Climate Change and Market Pressures
Wildfires, hurricanes, and severe convective storms have driven record insured losses, prompting carriers to tighten underwriting or exit high-risk regions. If your insurer non-renews:
- Shop surplus-lines or specialty markets willing to write in risky zones.
- Explore state FAIR or Citizens plans (residual pools) as last resort.
- Invest in mitigation-fire-resistant landscaping, Class 4 roofing, flood vents-and document upgrades to attract underwriters.
Expect higher deductibles for named storms or mandatory percentage-based wind/hail deductibles along the coast.
Frequently Asked Questions
Does HOI cover mold?
Only if the mold results from a sudden, covered peril (e.g., burst pipe fixed promptly). Long-term leaks are excluded.
Is my home business covered?
Limited. Add a business-property endorsement and general-liability rider, or buy a small-business policy.
Should my dwelling limit equal market value?
No. Insure for replacement cost-what it costs to rebuild with similar materials-not the fluctuating real-estate price.
Can previous owners’ claims raise my rates?
Yes.

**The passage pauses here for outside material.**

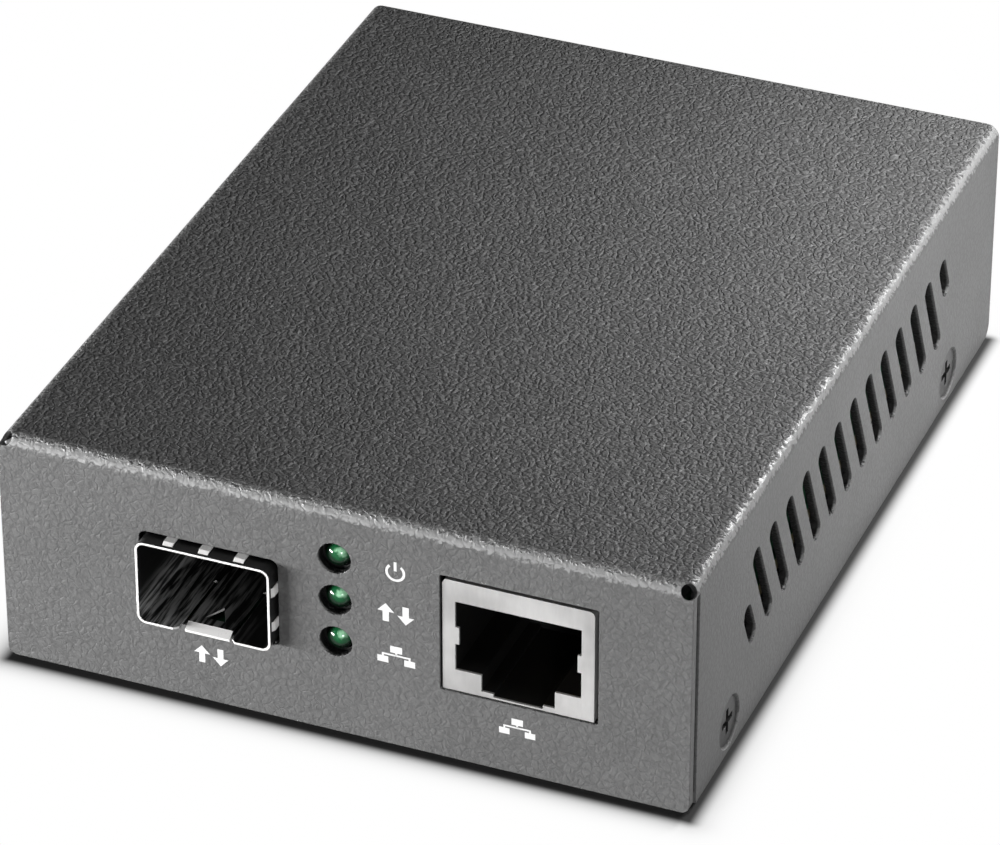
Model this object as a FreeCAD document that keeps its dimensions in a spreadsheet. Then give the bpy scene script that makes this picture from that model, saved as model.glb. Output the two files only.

Loss data follows the address. Some carriers surcharge properties with recent water or hail claims.
What if construction costs spike during a rebuild?
Add inflation guard and extended replacement-cost (e.g., +25 %) to absorb price surges.
Turn Insurance Jargon into Practical Protection
Homeowners insurance is more than a lender requirement; it’s a blueprint for resilience. Knowing policy anatomy, valuation methods, exclusions, and pricing factors lets you customize coverage that rebuilds your house, replaces belongings, and shields your finances-all at a reasonable cost. Review annually, update as life evolves, and embrace mitigation upgrades. When catastrophe strikes, you’ll weather the storm with confidence.